Spielt politische Einheit eine Rolle in der Bibel?
Ja, indirekt. Während die Bibel keine spezifische politische Staatsform vorschreibt, betont sie die Bedeutung von gerechter Führung und einer stabilen Gemeinschaft für das Wohlergehen der Menschen. Im Alten Testament sehen wir die Entwicklung Israels von einem Stammesverband zu einem Königreich, wobei die Herausforderungen und Segnungen politischer Führung ausführlich behandelt werden. Propheten wie Jeremia rufen dazu auf, sich für das Wohl des Staates einzusetzen, auch wenn er nicht dem eigenen Gottesglauben entspricht. Im Neuen Testament wird die Unterordnung unter die weltliche Obrigkeit gelehrt (Römer 13,1-7; 1. Petrus 2,13-17), solange dies nicht im Widerspruch zu Gottes Geboten steht. Die biblische Botschaft ermutigt also zur verantwortungsbewussten Gestaltung der Gesellschaft und zur Suche nach friedlicher Koexistenz, was auch politische Einheit und Stabilität einschließt, jedoch immer unter der letztendlichen Souveränität Gottes.
Fazit
Die biblische Botschaft von der Einheit ist eine kraftvolle und zeitlose Erinnerung an unsere gemeinsame Menschlichkeit und an Gottes Absicht für seine Schöpfung. Sie ruft uns auf, über alle trennenden Mauern – seien sie politischer, sozialer, kultureller oder religiöser Natur – hinwegzusehen und uns auf das zu besinnen, was uns verbindet.
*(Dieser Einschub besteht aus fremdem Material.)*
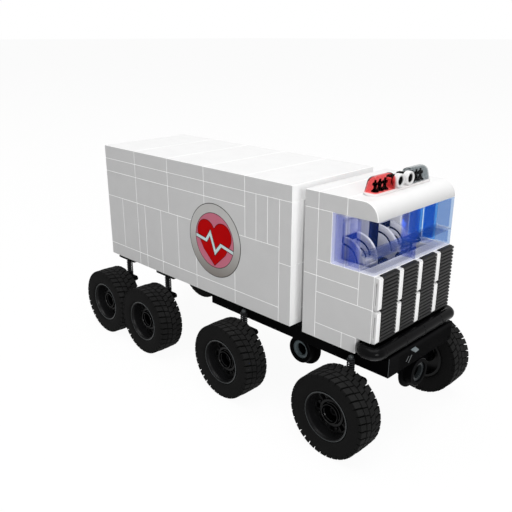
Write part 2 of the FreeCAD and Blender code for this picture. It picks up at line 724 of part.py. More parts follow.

Wahre Einheit ist ein Geschenk Gottes, das durch Jesus Christus ermöglicht und durch den Heiligen Geist in uns gewirkt wird. Sie ist aber auch eine ständige Aufgabe, die von jedem Einzelnen von uns Demut, Liebe, Gerechtigkeit und die Bereitschaft zur Versöhnung erfordert. Indem wir uns dieser Berufung stellen, können wir dazu beitragen, dass die Vision von einem geeinten, friedlichen und gerechten Zusammenleben auf unserer Erde mehr und mehr Realität wird – ein lebendiges Zeugnis der Güte und Macht Gottes.